Yes, people will often ask open-ended questions when they have time and want to explore your insights. However, they might ask direct questions when they are pressed for time or need direct answers. In those situations, your tendency to mull over every possible outcome and preemptively answer every question they didn’t think to ask becomes an enormous drag.

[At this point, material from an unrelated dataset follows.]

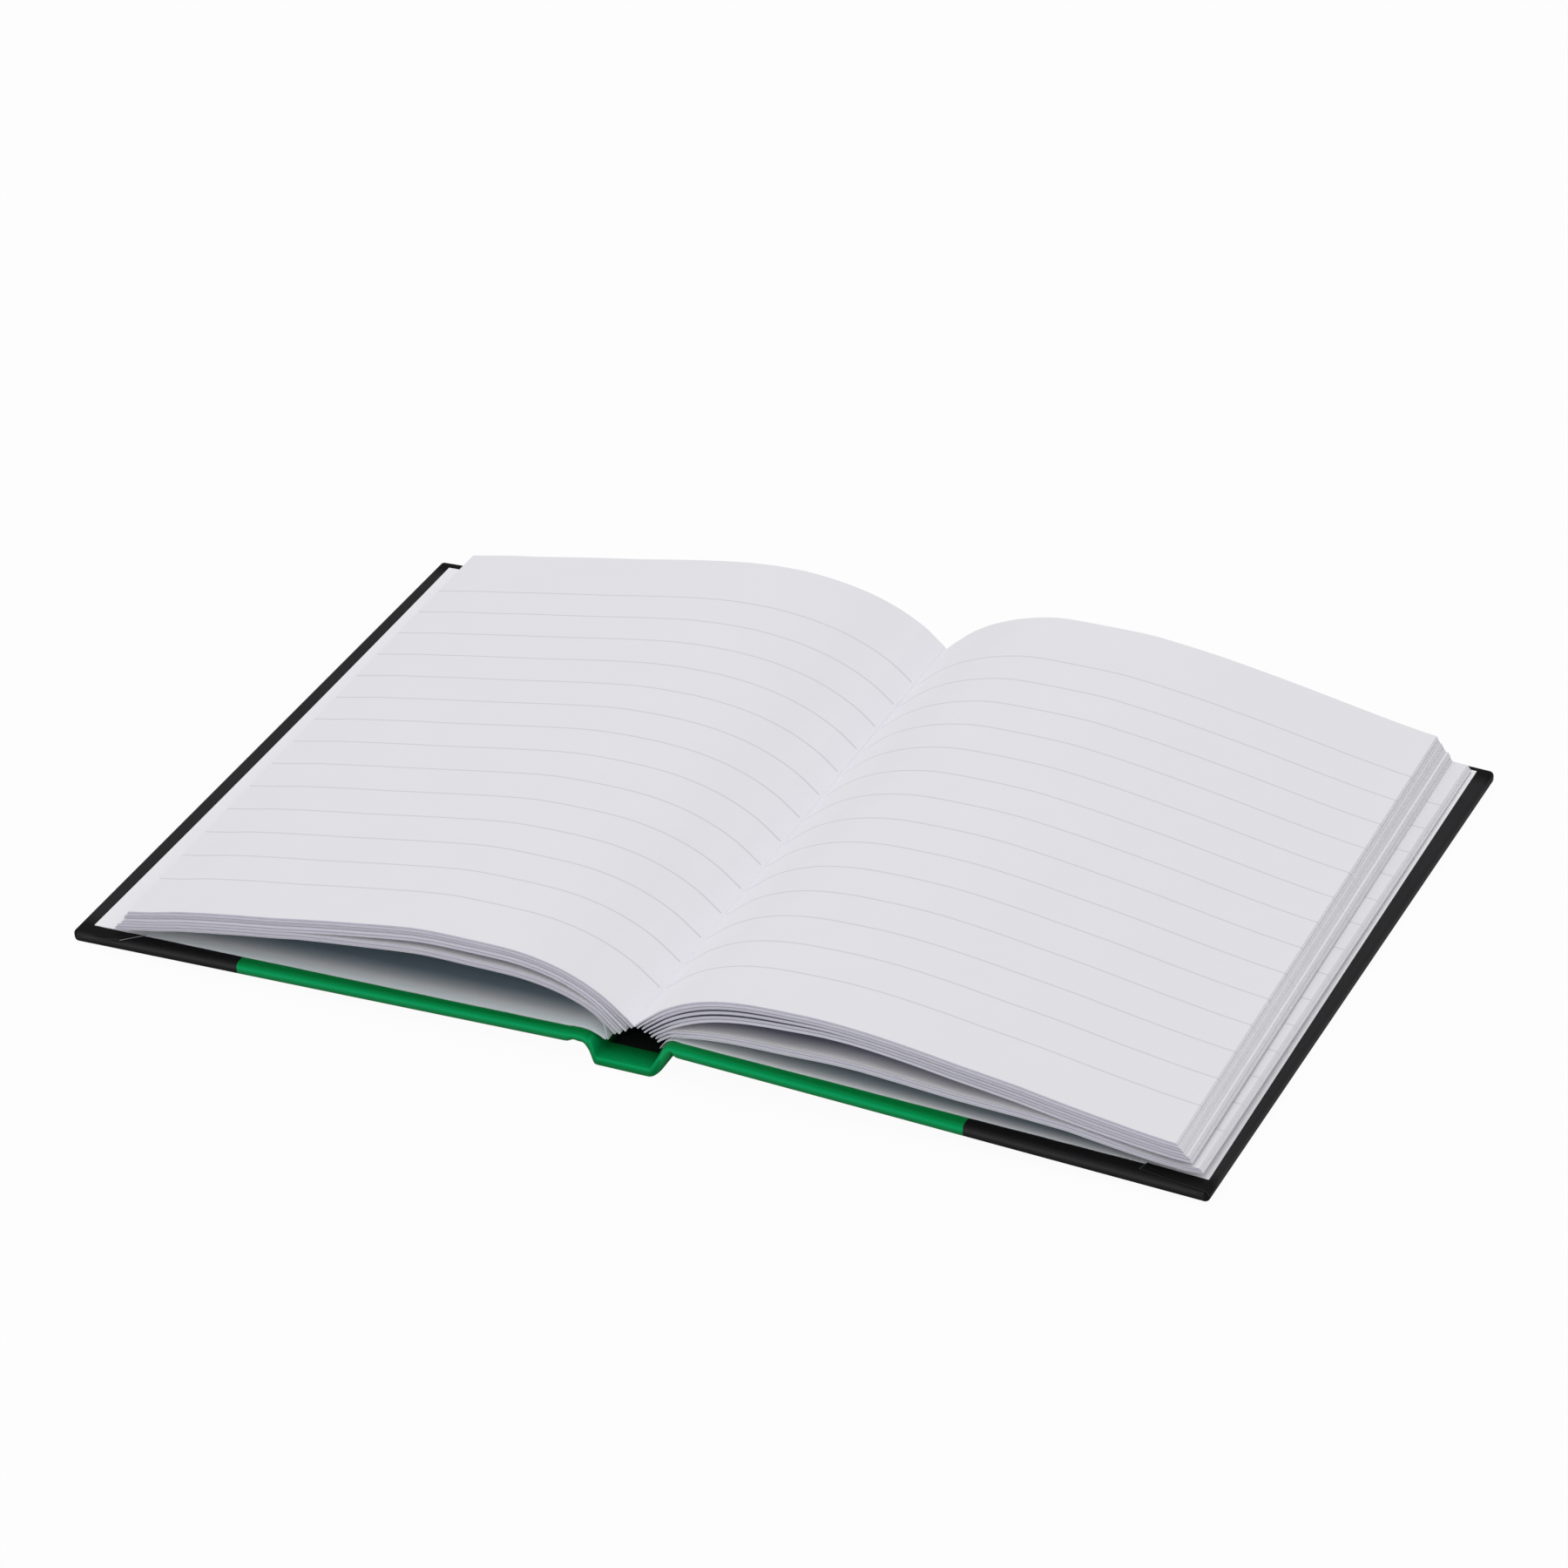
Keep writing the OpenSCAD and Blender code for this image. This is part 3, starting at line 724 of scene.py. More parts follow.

But why are you doing this? Why can’t you succinctly and truthfully answer direct questions as they are posed? It’s likely that you have one or all of these 3 conditions:
1) You’re hiding something; quite possibly even lying. People who have something to hide often fail at being direct. If you don’t think your prices are reasonable, you’ll try to rationalize before telling someone the cost. If you worry that your spouse is going to be mad at you for being late, you’ll hide behind a pile of excuses that sound reasonable. You can probably make that one o’clock meeting: you just don’t want to, so you play coy. Every time you fail to directly answer a simple question, you’re actually leaking what you’re trying to hide. Your audience becomes suspicious. They sense that you are hiding something or being less than truthful. After all, you’re not answering their question: you’re answering a question that points at the root of what it is that you are trying to hide. You might think you’ve cleverly deceived them, but they know you’re hiding something. You’ll serve yourself and your audience better by simply being direct.
2) You’re deeply insecure. As such, you feel that any direct question puts you on the spot. Before you answer, you feel you must establish your credibility. You’ll perform calculations, dive into deep background, explain your positioning, or start bragging about your accomplishments, activities, or relationships. You feel that the asker really needs to know how clever, important, or successful you are: otherwise, how can they trust you when you say the meeting is in Conference Room B? And the idea of simply saying “I don’t know” fills you with a certain terror: how can you admit that you don’t know something without dying of shame on the spot? However, when you brag, calculate, or over-explain: what you are really doing is telegraphing insecurity to your audience. Be aware of this tendency you have. Practice answering direct questions directly. If askers need more information, let them follow up with other questions. See how secure that makes you look? If they ask you how much your product costs and you say, “$59” — let them follow up with other questions if they want. Resist your urge to chatter needlessly about background information they neither asked for nor want.
c) You’re a man, and a woman is asking the question. If you’re a man, go ahead and re-read the above 5 questions. First, imagine that a man is asking you the question. Then, imagine a woman is asking the question. If you suspect that you’d answer differently depending upon the gender of the asker, it’s up to you to deal with your bias. As a man, society has conditioned you to believe that women need more information, or that they didn’t really ask the right question, so you’d better answer the question they didn’t ask. Or you might even be puffing yourself up, trying to make yourself seem more knowledgeable or more important than you are. Or you might be terrified of saying “I don’t know” to a woman, for fear that she will see you as less than omnipotent. Relax! She already knows that you’re a pompous windbag, so there’s no need for you to prove it. Sadly, the typical advice is for women to sit and listen politely to your unnecessary bullshit. But once again, this is your problem, not hers. Instead of asking her to change, acknowledge that we live and work in a horribly gender biased environment, and work on fixing your own bias problem. Be aware that dithering and fussing haplessly around women is an issue for many men. If you catch yourself failing to directly answer a simple question when a woman asks it, just stop yourself, then directly answer her question. Over time, you’ll find yourself flailing less when dealing with women. You’ll also seem more confident, and like less like an obnoxious twit.
Try it. If you’re a babbler or over-explainer — force yourself to directly answer direct questions. If the asker wants more information from you, let them follow up and ask it.
Don’t make this hard. It’s really super simple. You can do this!